A much less recognized event, although potentially just as important on the global education calendar, will take place this week: the board of directors of the Education for All-Fast Track Initiative (FTI) will gather in Paris on February 11th and 12th for to consider how to scale up its ambition and meet the challenge of achieving universal quality education for every child worldwide.

For the 72 million children around the world who are not in primary school, the FTI is the most important global aid mechanism to support their learning. Last year, the FTI commissioned an independent evaluation to review the initiative’s own progress at the halfway mark to the 2015 deadline for the MDGs. While this evaluation found that the overall FTI model that centers on country-owned education sector plans is a strong foundation, it asserted that greater effort must be placed on how these plans are funded, implemented and held accountable for results.   

In addition to attention to expanding participation of developing countries (both government and civil society) in the global governance structure of the initiative, two specific issues should also take center stage at the meeting in Paris: strengthening the country-led process and including fragile and conflict-affected countries.  

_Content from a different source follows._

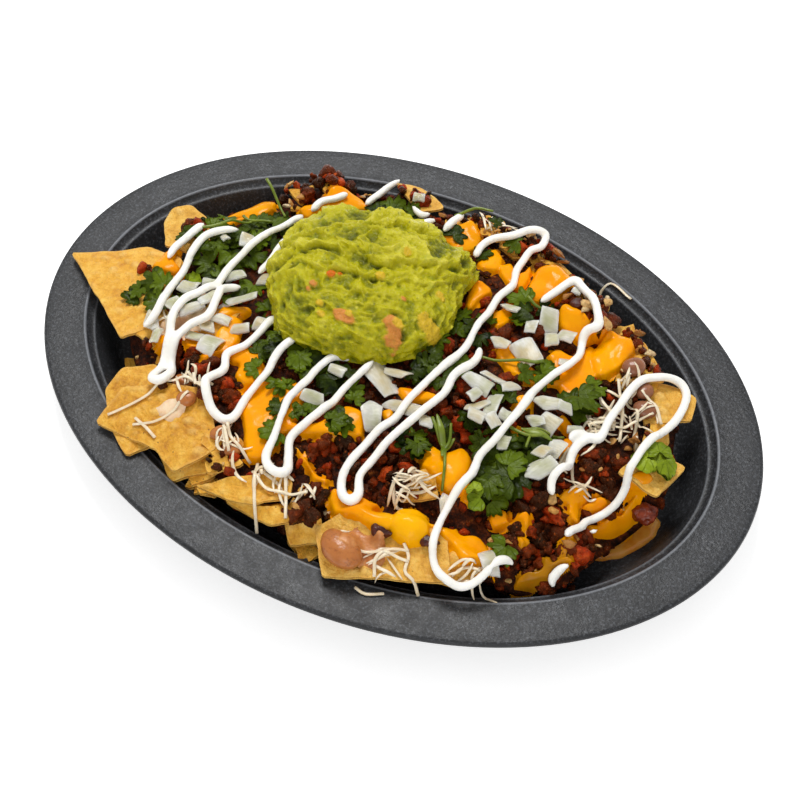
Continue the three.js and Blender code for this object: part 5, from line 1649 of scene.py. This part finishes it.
def make_guacamole():
    sides, rings = 270, 140
    p = guacamole_dome(sides, rings)
    normal = (p - (GUAC_X, GUAC_Y, 34.0)) * (1, 1, 2.4)
    normal /= np.linalg.norm(normal, axis=1)[:, None]
    move = guacamole_relief(p)
    shares = {}
    for name, spots in GUAC_SPOTS.items():
        share = np.zeros(len(p))
        for x, y, size in spots:
            d = np.hypot(p[:, 0] - x, (p[:, 1] - y) * 1.15) / size + 0.34 * fbm(p, 3, 2, 33)
            share = np.maximum(share, np.clip((1.0 - d) * 5, 0, 0.9))
        shares[name] = share * (p[:, 2] > 44)
        move = move * (1 - 0.55 * share) + 0.9 * shares[name]  # a smooth piece that stands out a little
    move = np.clip(move, -3.4, 3.6)
    cap = np.arange(sides)
    faces = [wrap_grid(rings, sides), np.array([cap[::-1], cap + (rings - 1) * sides])]
    # how far each point stands out, which the material turns into painted shade in the creases and painted
    # highlight on the folds
    height = np.clip(0.5 + move / 5, 0, 1)
    verts = p + normal * move[:, None]
    ob = build("guacamole_scoop", verts, faces, guacamole_look(), height=height, **shares)
    finish_piece(ob, "guacamole", "guacamole")


# ------------------------------------------------------------------ puddle of thin sauce

POOL = [
    (104, -30), (110, -32), (116, -31.4), (121.5, -29), (127, -25), (131, -20), (134, -14), (136.4, -7),
    (136, 1), (130, 4), (118, 2), (104, -8),
]


def make_puddle():
    x, y = np.meshgrid(np.arange(98, 144, 0.7), np.arange(-44, 12, 0.7))
    d = depth_inside(x, y, closed_curve(POOL)) + 0.8 * fbm(flat(x, y), 7, 2, 77).reshape(x.shape)
    top = 2.9 + np.where(d > 0, 1.9 * np.sqrt(np.clip(1 - (1 - np.clip(d / 3, 0, 1)) ** 2, 0, 1)), 0.5 * d)
    top += 0.12 * noise(flat(x, y), 5, 78).reshape(x.shape)
    verts, faces = sheet(x, y, top, d > -1.2)
    look = plain_food("thin_sauce", rgb(240, 140, 30), rgb(254, 184, 84), 9, 0.08, 0.3, 0.2, 5)
    finish_piece(build("sauce_pool", verts, faces, look), "thin_sauce", "sauce_puddle")


make_chips()
make_chorizo()
make_bits()
make_sauce()
make_beans()
make_peppers()
make_smears()
make_shreds()
make_leaves()
make_stalks()
make_onions()
make_crema()
make_guacamole()
make_puddle()

# ------------------------------------------------------------------ stage, lights and camera

FLOOR_HALF_SIDE = 4000
FLOOR_DROP = -0.02  # so little under the platter that it doesn't show
WORLD_LIGHT = 0.52


def make_stage():
    corners = np.array([(-1, -1), (1, -1), (1, 1), (-1, 1)]) * FLOOR_HALF_SIDE
    corners = np.column_stack([corners, np.full(4, FLOOR_DROP)])
    k = Look("floor_paper", Roughness=0.9, Specular_IOR_Level=0.1, Emission_Color=(1, 1, 1, 1),
             Emission_Strength=0.56)
    colour = k.ramp(k.noise(40, 3), (0.3, rgb(246, 246, 246)), (0.7, rgb(250, 250, 250)))
    build("floor", corners, np.array([[0, 1, 2, 3]]), k.done(colour, k.bump(k.noise(3, 2), 0.02)))
    world = bpy.data.worlds.new("studio")
    bpy.context.scene.world = world
    world.use_nodes = True
    background = world.node_tree.nodes["Background"]
    background.inputs["Color"].default_value = (1, 1, 1, 1)
    background.inputs["Strength"].default_value = WORLD_LIGHT


def area_light(name, place, target, size, power):
    """A round lamp that points at a target, in metres and watts."""
    lamp = bpy.data.lights.new(name, "AREA")
    lamp.shape = "DISK"
    lamp.size = size
    lamp.energy = power
    ob = bpy.data.objects.new(name, lamp)
    ob.location = place
    ob.rotation_euler = (Vector(target) - Vector(place)).to_track_quat("-Z", "Y").to_euler()
    bpy.context.scene.collection.objects.link(ob)


def make_camera():
    data = bpy.data.cameras.new("camera")
    data.lens = 58.5
    data.sensor_width = 36
    data.clip_start, data.clip_end = 0.01, 20
    ob = bpy.data.objects.new("camera", data)
    ob.location = Vector((195.4, -306.5, 475.5)) * MM
    target = Vector((15.2, -15.9, 25.0)) * MM
    ob.rotation_euler = (target - ob.location).to_track_quat("-Z", "Y").to_euler()
    bpy.context.scene.collection.objects.link(ob)
    bpy.context.scene.camera = ob


make_stage()
area_light("key", (-0.32, 0.42, 0.98), (0, 0, 0.03), 0.42, 8.2)
area_light("fill", (0.5, -1.0, 0.55), (0, 0, 0.03), 0.8, 3.3)
make_camera()
bpy.context.scene.view_settings.view_transform = "Standard"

In our policy brief entitled Many Paths to Universal Primary Education: Time to Replace the Indicative Framework with a Real Country-Driven Approach, we argue that despite sincere efforts by the FTI to be driven by a country-led process, the use of a single framework that is applied to countries across all development contexts results in limiting country ownership by imposing top-down, prescriptive solutions rather than using country-specific benchmarks. To strengthen the country-led process, we suggest that the international community provides technical tools and scaled-up technical assistance to support the national education dialogue and decision-making, while also developing accountability systems that are based on country-specific metrics. This country-driven approach would allow each country to customize its education plans to fit its development context and specific educational needs.

Despite clear efforts over the past five years, the FTI has been unable to develop a consistent approach to working with fragile and conflict-affected countries. The initiative’s growing willingness to include these countries has not been enough to overcome structural obstacles that have made this effort uneven, fragmented and ultimately ineffective at delivering aid at country level. Although the FTI was never intended to be equated merely with financing, the reality is that for many developing countries, financing is a key motivation for their involvement. 

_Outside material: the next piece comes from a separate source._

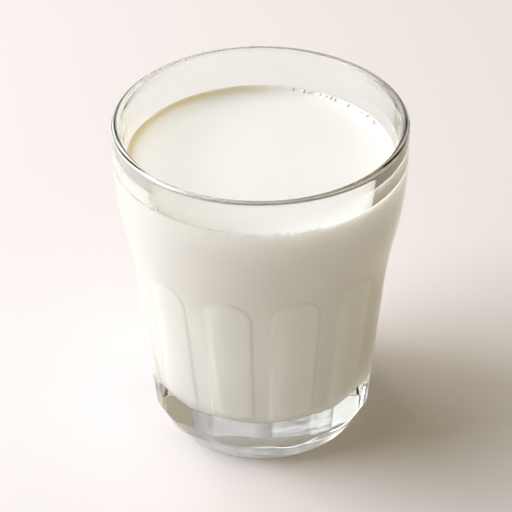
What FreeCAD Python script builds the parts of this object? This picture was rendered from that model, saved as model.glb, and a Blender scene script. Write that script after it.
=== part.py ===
import FreeCAD, Part
import collections
import math
import os
import Sketcher

# A pressed glass tumbler of milk, standing on a table. Millimetres, +Z up, with the origin at the
# centre of the foot's underside. Two separate pieces: the tumbler and the milk that fills it.
# The tumbler is a body of revolution with a thick base and flat flutes pressed into its side.

doc = FreeCAD.newDocument("GlassOfMilk")

# ---------------------------------------------------------------------------------------------
# Driving sizes, in millimetres and degrees
# ---------------------------------------------------------------------------------------------

DRIVING_SIZES = [
    ("glass_height", 100.0, "table to the top of the lip"),
    ("rim_diameter", 84.3, "across the outside of the rim"),
    ("lip_thickness", 2.3, "wall at the rim, rounded over its full thickness"),
    ("side_taper", 5.25, "lean of the straight lower side from upright"),
    ("shoulder_drop", 10.0, "rim down to where the upright band under it ends"),
    ("flare_drop", 42.0, "rim down to where the straight side begins to flare"),
    ("flare_radius", 60.0, "hollow curve between the straight side and the shoulder"),
    ("heel_height", 8.0, "table to the edge where the side turns in to the foot"),
    ("foot_inset", 3.9, "how far the bevel under the heel runs in"),
    ("foot_round", 0.8, "rounded edge of the face that the glass stands on"),
    ("bore_taper", 8.0, "lean of the bore's wall from upright"),
    ("floor_thickness", 12.9, "solid glass under the milk"),
    ("floor_round", 7.0, "rounded corner between the bore's wall and its floor"),
    ("flute_count", 11, "flat flutes round the side"),
    ("flute_depth", 0.75, "how far a flute's middle lies behind the round side"),
    ("scoop_drop", 45.5, "rim down to where a flute's floor begins to run out"),
    ("scoop_radius", 37.5, "curve by which a flute's floor runs out to its arched top"),
    ("milk_drop", 13.0, "rim down to the surface of the milk"),
]

sizes = doc.addObject("Spreadsheet::Sheet", "Sizes")
for row, (alias, value, meaning) in enumerate(DRIVING_SIZES, start=1):
    sizes.set(f"A{row}", meaning)
    sizes.set(f"B{row}", str(value))
    sizes.setAlias(f"B{row}", alias)
doc.recompute()


def size(alias):
    """One driving size as a plain number."""
    return float(sizes.get(alias))


def cell(alias):
    """The same size as an expression for setExpression."""
    return f"{sizes.Name}.{alias}"


# ---------------------------------------------------------------------------------------------
# Worked-out sizes: each is an expression for the constraints, beside its value for the start
# positions of the sketches
# ---------------------------------------------------------------------------------------------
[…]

Working with CfBT Education Trust (UK), our policy outlook Education’s Hardest Test: Scaling up Aid in Fragile and Conflict-Affected States focuses on the fact that donors have failed to provide sufficient resources to support the education of children and youth in these fragile and conflict-affected states. We outline seven challenges that need to be addressed and broad recommendations for a way forward for donors and the international community. Our second policy outlook, Financing for All: How to Include Fragile and Conflict-Affected States in the FTI, then outlines the specific challenges for financing education in these countries within the FTI. We provide concrete recommendations for the FTI, including adopting a single process, using more flexible financing mechanisms to meet individual country conditions, and expanding the scope of the FTI to support the whole education sector. 

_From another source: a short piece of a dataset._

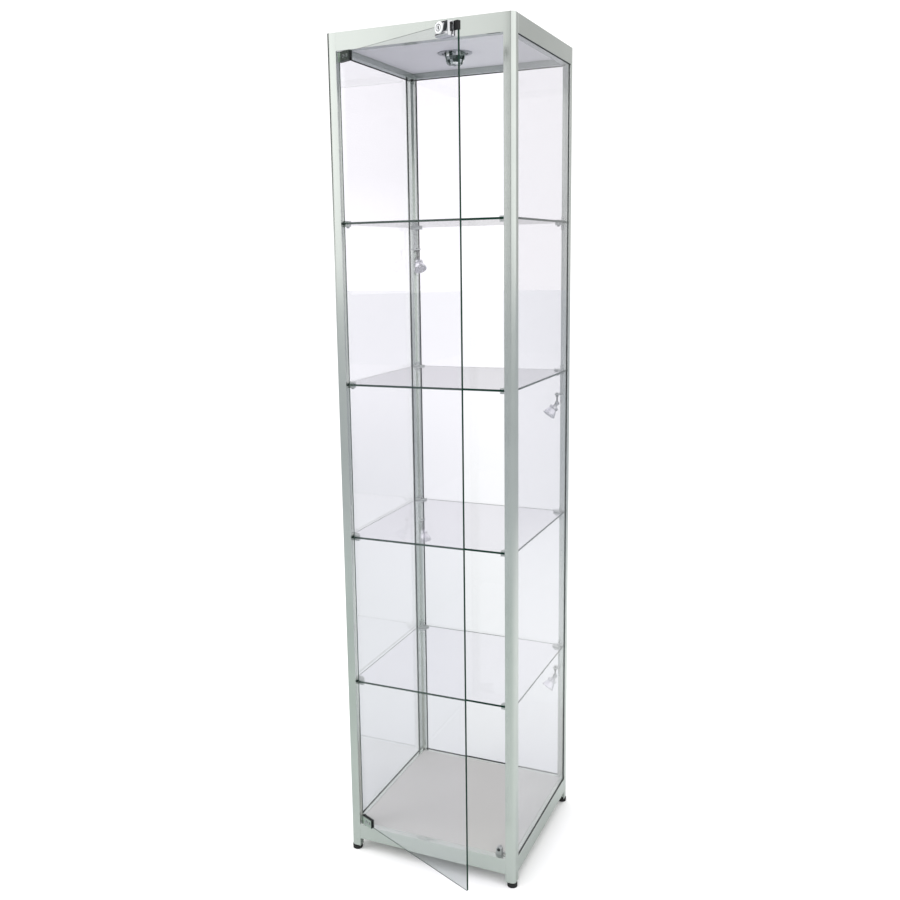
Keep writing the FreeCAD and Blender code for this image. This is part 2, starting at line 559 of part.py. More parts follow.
node(cut(join([lamp_shell, lamp_back, lamp_socket]), [reflector]), "downlight_lamp")
driver = box("driver_place", "-driver_wide/2", ceiling_top, "driver_long", "driver_wide", "driver_high")
node(driver, "light_driver")
lead_start = "(tube_radius + hole_play + lead_gap)"
leads = [rod(lead_start, y, f"{ceiling_top} + lead_rise", "plate_screw", f"driver_place - {lead_start}", xAxis)
         for y in ("-lead_place", "lead_place")]
node(group(leads), "lamp_leads")
gland_tube = rod("gland_place", "-screw_radius", gland_z, "gland_radius", f"{rail_web} + screw_radius", yAxis)
gland_nut = rod("gland_place", "-screw_radius", gland_z, "gland_radius*1.6", "screw_radius", yAxis)
gland_bore = rod("gland_place", "-screw_radius", gland_z, "gland_radius*0.6", "post_size", yAxis)
node(atCorner(cut(join([gland_tube, gland_nut]), [gland_bore]), "back_right"), "cable_gland")

# Spotlights under each shelf, on the back posts in turn.
spot_bases = []
seat_size = "(post_notch + spot_reach + seat_edge)"
reach = "(spot_drop - clip_below - spot_clip_gap - spot_clip_high)"
lug_starts = ("-(eye_thick/2 + lug_gap + lug_thick)", "eye_thick/2 + lug_gap")
for index, level in enumerate(shelf_levels, 1):
    corner = "back_left" if index % 2 else "back_right"
    side_x, side_y = cornerSides[corner]
    spot_x = f"{side_x}*({half_width} - {spot_axis})"
    spot_y = f"{half_depth} - {spot_axis}"
    turn = FreeCAD.Rotation(zAxis, 135 * side_x)
    clip_bottom = f"({level} - clip_below - spot_clip_gap - spot_clip_high)"
    strip = box(notch_place, notch_place, clip_bottom, "clip_post", "clip_post", "spot_clip_high")
    seat = box(notch_place, notch_place, clip_bottom, seat_size, seat_size, "seat_high")
    pin_bore = rod(spot_axis, spot_axis, clip_bottom, "screw_radius + run_gap", "seat_high")
    screw_bores = [rod(notch_place, f"{notch_place} + clip_post/2", f"{clip_bottom} + {step}*spot_clip_high",
                       "plate_screw", "clip_post", xAxis) for step in (0.4, 0.8)]
    spot_bases.append(atCorner(cut(join([strip, seat]), [pin_bore] + screw_bores), corner))
    pin = rod("0", "0", f"{reach} - pin_sink", "screw_radius", "pin_sink + seat_high + pin_tip")
    collar = rod("0", "0", f"{reach} - seat_play - seat_high", "screw_radius*2", "seat_high")
    stem = rod("0", "0", "eye_radius", "screw_radius", f"{reach} - eye_radius - pin_sink")
    eye = rod("-eye_thick/2", "0", "0", "eye_radius", "eye_thick", xAxis)
    eye_neck = box("-eye_thick/2", "-eye_thick/2", "0", "eye_thick", "eye_thick", "eye_radius + pin_sink")
    eye_bore = rod("-eye_thick/2", "0", "0", "plate_screw + run_gap", "eye_thick", xAxis)
    arm = cut(join([pin, collar, stem, eye, eye_neck]), [eye_bore])
    node(place(arm, spot_x, spot_y, f"{level} - spot_drop", turn), f"spot_arm_{index}")
    lugs = [rod(x, "0", "0", "eye_radius", "lug_thick", xAxis) for x in lug_starts]
    lug_webs = [box(x, "-eye_radius", "-lug_drop", "lug_thick", "2*eye_radius", "lug_drop") for x in lug_starts]
    tilt_pin = rod(lug_starts[0], "0", "0", "plate_screw", "eye_thick + 2*lug_gap + 2*lug_thick", xAxis)
    neck = rod("0", "0", "-cup_place + cup_floor - neck_sink", "neck_radius", "neck_radius")
    back = rod("0", "0", "-cup_place", "collar_radius", "cup_floor")
    cup = taper("0", "0", "-cup_place - cup_long", "cup_radius", "collar_radius + collar_lip", "cup_long")
    cup_hollow = taper("0", "0", "-cup_place - cup_long", "cup_radius - cup_wall",
                       "collar_radius + collar_lip - cup_wall", "cup_long - cup_floor")
    lamp = cut(join(lugs + lug_webs + [tilt_pin, neck, back, cup]), [cup_hollow])
    aim = turn.multiply(FreeCAD.Rotation(xAxis, values["spot_tilt"]))
    node(place(lamp, spot_x, spot_y, f"{level} - spot_drop", aim), f"spot_lamp_{index}")
node(group(spot_bases), "spot_clips")

# Feet: a plug in each post and a screw foot with a rubber pad.
inserts = []
for name in cornerTurns:
    flange_z = "post_bottom - foot_flange"
    flange = rod("bore_place", "bore_place", flange_z, "bore_radius + flange_lip", "foot_flange")
    plug = rod("bore_place", "bore_place", flange_z, "bore_radius - plug_play", "insert_long + foot_flange")
    thread = rod("bore_place", "bore_place", flange_z, "stem_radius + run_gap", "insert_long + foot_flange")
    inserts.append(atCorner(cut(join([flange, plug]), [thread]), name))
    pad = rod("bore_place", "bore_place", "0", "foot_radius", "foot_pad")
    stem = rod("bore_place", "bore_place", "0", "stem_radius", "post_bottom + insert_long")
    node(atCorner(join([pad, stem]), name), f"foot_{name}")
node(group(inserts), "foot_inserts")

doc.recompute()
for item in doc.Objects:
    if {"Invalid", "Error"} & set(item.State):
        raise RuntimeError(f"{item.Name} {item.Label} {item.State}")
for item in nodes:
    shape = item.Shape
    if shape.isNull() or not shape.isValid() or not shape.Solids:
        raise RuntimeError(f"{item.Label} has no valid shape")
    shape.exportStep(f"parts/{item.Label}.step")
print(len(nodes), "nodes", sum(len(item.Shape.Solids) for item in nodes), "solids")
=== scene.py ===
import json
import math

import bmesh
import bpy
from mathutils import Matrix, Vector


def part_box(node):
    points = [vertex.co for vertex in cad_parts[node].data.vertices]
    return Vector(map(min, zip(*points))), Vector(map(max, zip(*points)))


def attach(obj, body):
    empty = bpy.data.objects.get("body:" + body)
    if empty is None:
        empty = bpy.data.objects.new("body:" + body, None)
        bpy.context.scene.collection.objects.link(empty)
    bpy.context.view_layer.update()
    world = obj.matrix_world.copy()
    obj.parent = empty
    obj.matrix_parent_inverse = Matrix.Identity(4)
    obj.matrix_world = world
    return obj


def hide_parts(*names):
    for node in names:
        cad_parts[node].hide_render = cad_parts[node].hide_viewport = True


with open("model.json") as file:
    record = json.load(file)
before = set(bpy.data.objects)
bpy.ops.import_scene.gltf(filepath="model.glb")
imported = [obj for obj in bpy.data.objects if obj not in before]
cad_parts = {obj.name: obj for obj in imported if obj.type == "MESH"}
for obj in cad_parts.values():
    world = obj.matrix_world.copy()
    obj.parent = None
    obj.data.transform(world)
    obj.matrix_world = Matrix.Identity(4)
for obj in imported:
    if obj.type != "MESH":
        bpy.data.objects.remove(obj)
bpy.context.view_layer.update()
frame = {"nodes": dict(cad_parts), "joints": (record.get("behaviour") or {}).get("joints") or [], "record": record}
scene = bpy.context.scene
bodyOf = {node: body for body, nodes in frame["record"]["behaviour"]["bodies"].items() for node in nodes}
joints = {joint["name"]: joint for joint in frame["joints"]}
print("frame loaded:", len(frame["nodes"]), "nodes")


def mm(value):
    return value / 1000


def linear(code):
    parts = [int(code[i:i + 2], 16) / 255 for i in (1, 3, 5)]
    return [c / 12.92 if c <= 0.04045 else ((c + 0.055) / 1.055) ** 2.4 for c in parts] + [1]


# Camera: at eye height, to the right of the door, looking slightly down
cameraSet = {"place": (0.9413, -2.3227, 1.5244), "yaw": 24.65, "pitch": -10.5, "roll": -1.1,
             "lens": 40.0, "sensor": 36, "shift": (0.0388, -0.0085)}


def addCamera(kit):
    camera = bpy.data.objects.new("camera", bpy.data.cameras.new("camera"))
    scene.collection.objects.link(camera)
    camera.data.lens = kit["lens"]
    camera.data.sensor_width = kit["sensor"]
    camera.data.shift_x, camera.data.shift_y = kit["shift"]
    # a camera looks straight down at rest, so a level view is a quarter turn up
    turn = Matrix.Rotation(math.radians(kit["yaw"]), 4, "Z")
    tip = Matrix.Rotation(math.radians(90 + kit["pitch"]), 4, "X")
    roll = Matrix.Rotation(math.radians(kit["roll"]), 4, "Z")
    camera.matrix_world = Matrix.Translation(kit["place"]) @ turn @ tip @ roll
    scene.camera = camera


addCamera(cameraSet)

# Studio: a white room with soft lights at the left, in front and above
studioSet = {
    "skyBright": 1.2,
    # what shiny surfaces see: degrees from the front towards the right, and how bright it is there
    "room": ((-180, 0.75), (-108, 1.05), (-50, 1.25), (-32, 1.4), (-17, 0.85), (-10, 0.35), (-4, 0.35),
             (5, 1.15), (100, 1.25), (148, 1.15), (159, 0.36), (170, 0.8), (180, 0.75)),
    # the same above the horizon, with a dark doorway at the left
    "upperRoom": ((-180, 0.75), (-106, 0.7), (-100, 0.06), (-62, 0.06), (-52, 0.9), (-32, 1.4), (-17, 0.85),
                  (-10, 0.35), (-4, 0.35), (5, 1.15), (100, 1.25), (148, 1.15), (159, 0.36), (170, 0.8),
                  (180, 0.75)),
    # how steeply a ray climbs where the upper room begins and where it gives way to the plain one again
    "rise": (0.0, 0.08), "lintel": (0.45, 0.3),
    "aim": (0, 0, 1.0),
    "lights": {"leftPanel": {"place": (-2.6, -1.8, 2.4), "size": (1.6, 2.6), "power": 38},
               "frontPanel": {"place": (1.2, -3.4, 2.6), "size": (1.6, 1.6), "power": 20},
               "topPanel": {"place": (0.2, -0.4, 3.6), "size": (1.8, 1.8), "power": 13}},
    # a look through the case crosses many panes, and each pane has two faces
    "bounces": {"max_bounces": 24, "transmission_bounces": 24, "transparent_max_bounces": 32},
}

# Sockets that have no name of their own: a colour mix, a map range and a shader mix
mixFirst, mixSecond, mixResult = 6, 7, 2
fromLow, fromHigh, toLow, toHigh = 1, 2, 3, 4
shaderFirst, shaderSecond = 1, 2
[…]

Newly-appointed independent chair of the FTI Board, Carol Bellamy, who formerly served as executive director of UNICEF, has encouraged the board to leverage this important opportunity by taking significant action toward revitalizing the FTI and ultimately reinvigorating the global community in support of education. The challenge ahead is large, but strong evidence shows that with adequate political will and financial support, it is possible to provide every child with a quality education. Armed with these policy recommendations among other contributions by academics and civil society, we hope that the board seizes this opportunity to make real advances toward achieving education for all.